Mr Ryan said there are different classes, the under 80cc, under 100cc, and over 100cc standard.

"Then we have two saw supplied events, I'll supply the saws and there is a novice saw supplied and an experienced saw supply, the experienced won't go in the novice, that's just for new comers, young blokes that haven't done much cutting and things like that and there is always a spare saw around if someone wants to have a go," he said.

"Then we have an under 100 hot saw, then we have an open hot saw which is over 100 obviously."

Mr Ryan explained that if they have 12 competitors they will run heats but for small shows with only four to six competitors they will do two heats of three.

"When we do get a good crowd there and a lot of cutters, there's a lot of blokes that jump in and help which is good because there's a lot of packing and lifting logs all day and cleaning up," he said.

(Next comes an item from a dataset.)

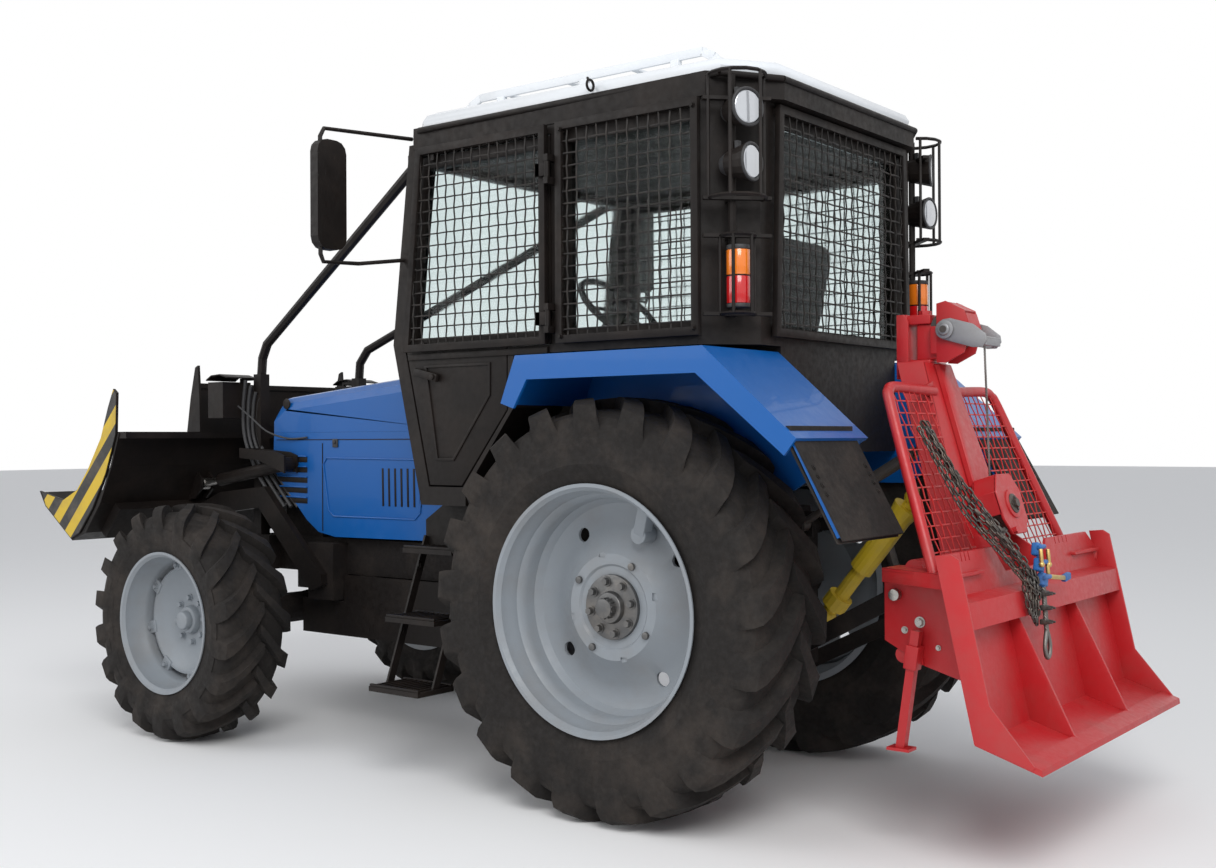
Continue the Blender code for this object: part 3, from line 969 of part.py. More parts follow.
def make_winch_pieces():
    hinge = (PIN_X, 0, PIN_Z)
    drum = rod((-1.130, -0.28, 0.790), (-1.130, 0.28, 0.790), 0.110, 18)
    reach = CHEEK_Y - 0.006 - 0.0005
    shaft = rod((-1.130, -reach, 0.790), (-1.130, reach, 0.790), 0.030, 12)
    case = box((-0.965, -0.900), (-0.085, 0.085), (0.730, 1.235))
    neck = box((-1.120, -0.940), (-0.070, 0.070), (0.740, 0.860))
    stub = rod((PTO_END_X - PTO_BALL_R - 0.017, 0, PTO_END_Z), (-0.940, 0, PTO_END_Z), 0.030, 12)
    node("winch_drum", join(drum, shaft, case, neck, stub), "cast_black", hinge)

    way = Vector((MAST_TOP[0] - MAST_LOW[0], 0, MAST_TOP[1] - MAST_LOW[1])).normalized()
    out = Vector((-way.z, 0, way.x))
    share = (1.135 - MAST_LOW[1]) / (MAST_TOP[1] - MAST_LOW[1])
    seat = Vector((MAST_LOW[0] + (MAST_TOP[0] - MAST_LOW[0]) * share, 0, 1.135)) + out * 0.0006
    plates = [rod(tuple(seat + out * low), tuple(seat + out * high), 0.112, 8) for low, high in
              ((0.0, 0.010), (0.070, 0.080))]
    sheave = rod(tuple(seat), tuple(seat + out * 0.092), 0.072, 16)
    node("lower_pulley", join(sheave, *plates), "red_paint", hinge)

    swivel = (-0.887, 0, 1.736)
    octagon = [(-0.955, 1.658), (-0.990, 1.655), (-1.060, 1.690), (-1.085, 1.770), (-1.060, 1.845),
               (-0.990, 1.880), (-0.955, 1.872)]
    plates = [plate("xz", [octagon], y, y + 0.010) for y in (-0.055, 0.045)]
    block = box((-0.945, -0.868), (-0.030, 0.030), (1.6716, 1.8004))
    web = box((-0.975, -0.930), (-0.054, 0.054), (1.690, 1.790))
    wheel = rod((-0.995, -0.050, 1.775), (-0.995, 0.050, 1.775), 0.066, 16)
    pin = rod((-0.995, -0.0604, 1.775), (-0.995, 0.0604, 1.775), 0.018, 12)
    node("winch_head", join(block, web, wheel, pin, *plates), "red_paint", swivel)

    arm = [(-0.985, 1.812), (-1.090, 1.800), (-1.150, 1.765), (-1.150, 1.715), (-1.125, 1.705),
           (-0.985, 1.742), (-0.965, 1.760), (-0.965, 1.795)]
    sides = [plate("xz", [arm], *sorted((s * 0.061, s * 0.068))) for _, s in SIDES]
    tie = box((-1.148, -1.126), (-0.065, 0.065), (1.712, 1.745))
    node("pulley_arm", join(tie, *sides), "steel", (-0.995, 0, 1.775))

    for name, sign in SIDES:
        leg = beam(leg_point(sign, 0.0), leg_point(sign, LEG_LENGTH), 0.030, 0.030)
        x, y, z = leg_point(sign, 0.0)
        foot = box((x - 0.040, x + 0.040), (y - 0.030, y + 0.030), (z - 0.006, z + 0.004))
        node(f"stand_leg_{name}", join(leg, foot), "red_paint", (x, y, z))


# Build ------------------------------------------------------------------------------------
make_wheels()
make_chassis()
make_front_axle()
make_hood()
make_cab()
make_glazing()
make_doors_and_guards()
make_roof()
make_interior()
make_fenders()
make_steps()
make_rear_lamps()
make_mirrors()
make_front_guard()
make_blade()
make_blade_arms()
make_cylinders()
make_hitch()
make_pto_shaft()
make_winch()
make_winch_pieces()
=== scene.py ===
"""Looks of the forestry skidder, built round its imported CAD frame."""

import json
import math
import random

import bmesh
import bpy
from mathutils import Euler, Matrix, Vector


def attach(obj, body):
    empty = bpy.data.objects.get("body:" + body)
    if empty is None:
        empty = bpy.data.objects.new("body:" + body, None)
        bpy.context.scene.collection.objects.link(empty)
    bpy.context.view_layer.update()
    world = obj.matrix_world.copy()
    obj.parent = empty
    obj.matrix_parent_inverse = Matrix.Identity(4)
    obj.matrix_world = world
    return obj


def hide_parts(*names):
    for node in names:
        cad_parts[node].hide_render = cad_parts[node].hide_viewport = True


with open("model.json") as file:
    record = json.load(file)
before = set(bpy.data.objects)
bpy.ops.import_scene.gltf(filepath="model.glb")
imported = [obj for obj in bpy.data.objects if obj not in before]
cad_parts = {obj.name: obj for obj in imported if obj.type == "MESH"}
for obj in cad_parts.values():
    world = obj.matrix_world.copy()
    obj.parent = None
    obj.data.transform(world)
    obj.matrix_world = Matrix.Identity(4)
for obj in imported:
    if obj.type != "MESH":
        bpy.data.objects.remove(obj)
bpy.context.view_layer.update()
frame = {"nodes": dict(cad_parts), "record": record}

CAMERA_AT = (-4.0728, 4.747, 1.3861)
CAMERA_YAW, CAMERA_PITCH, CAMERA_ROLL = -52.15, 0.2, -0.29
LENS, SENSOR = 40.84, 36.0

scene = bpy.context.scene


# Camera, floor and light -------------------------------------------------------------------
def add_camera():
    data = bpy.data.cameras.new("camera")
    data.lens, data.sensor_width = LENS, SENSOR
    camera = bpy.data.objects.new("camera", data)
    scene.collection.objects.link(camera)
    scene.camera = camera
    yaw, pitch = math.radians(CAMERA_YAW), math.radians(CAMERA_PITCH)
    way = Vector((math.cos(yaw) * math.cos(pitch), math.sin(yaw) * math.cos(pitch), math.sin(pitch)))
    turn = way.to_track_quat("-Z", "Y").to_matrix() @ Matrix.Rotation(math.radians(CAMERA_ROLL), 3, "Z")
    camera.matrix_world = Matrix.Translation(CAMERA_AT) @ turn.to_4x4()


def area_light(name, place, target, size, power):
    data = bpy.data.lights.new(name, "AREA")
    data.size, data.energy = size, power
    lamp = bpy.data.objects.new(name, data)
    scene.collection.objects.link(lamp)
    way = Vector(target) - Vector(place)
    lamp.matrix_world = Matrix.Translation(place) @ way.to_track_quat("-Z", "Y").to_matrix().to_4x4()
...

Mr Ryan who has always worked on the land said he is nearly ready to give it up if someone younger wanted to take over.

"If some other young fella come along that was really interested I'd probably let him have the stands and I'd keep me saws and I could give him a few contacts but if someone wanted to do all the arranging and ringing and checking and stuff I'd probably let him do it," he said.

GEAR UP: Chainsaw steward Shane Ryan with his grandsons Zeb and Lang. Picture: CIARA BASTOW

GEAR UP: Chainsaw steward Shane Ryan with his grandsons Zeb and Lang. Picture: CIARA BASTOW

The men will need to be quick if they want to win by chopping three disks off.

"It depends on the size of the log because your under 80cc is only going to be little but in the open saw it will be harder, but a good open saw could cut three disks in about six to seven seconds," he said.

"Then of course we have a post rip which is a long log about six foot six and we try to get it out of a good hard wood.

"So the guy that supplies the logs can actually keep the posts and use them for fencing.

"So our post rip event is a log that you can cut four posts out of. That's what I bring the spare blockbusters for because you do your cut, turn your saw off and then you're gonna use the blockbuster to bust the post out."

Mr Ryan said the post rip was a really good event and he always tries to make sure there are enough logs for everyone to have a go.

"But if you get 14 guys and you spread them apart because you don't want a collision and they all go at once and you have a dozen under 80s screaming their head off it's good to watch," he said.

Mr Ryan is also good at creating furniture and has made a few nice bench seats in his time.

"I might even bring a special block and cut a soccer ball in the square for the crowd," he said.

Mr Ryan said there is an entry fee of about $5 per event and they will start setting up around 9am for an 11.30-12pm start at the Showground.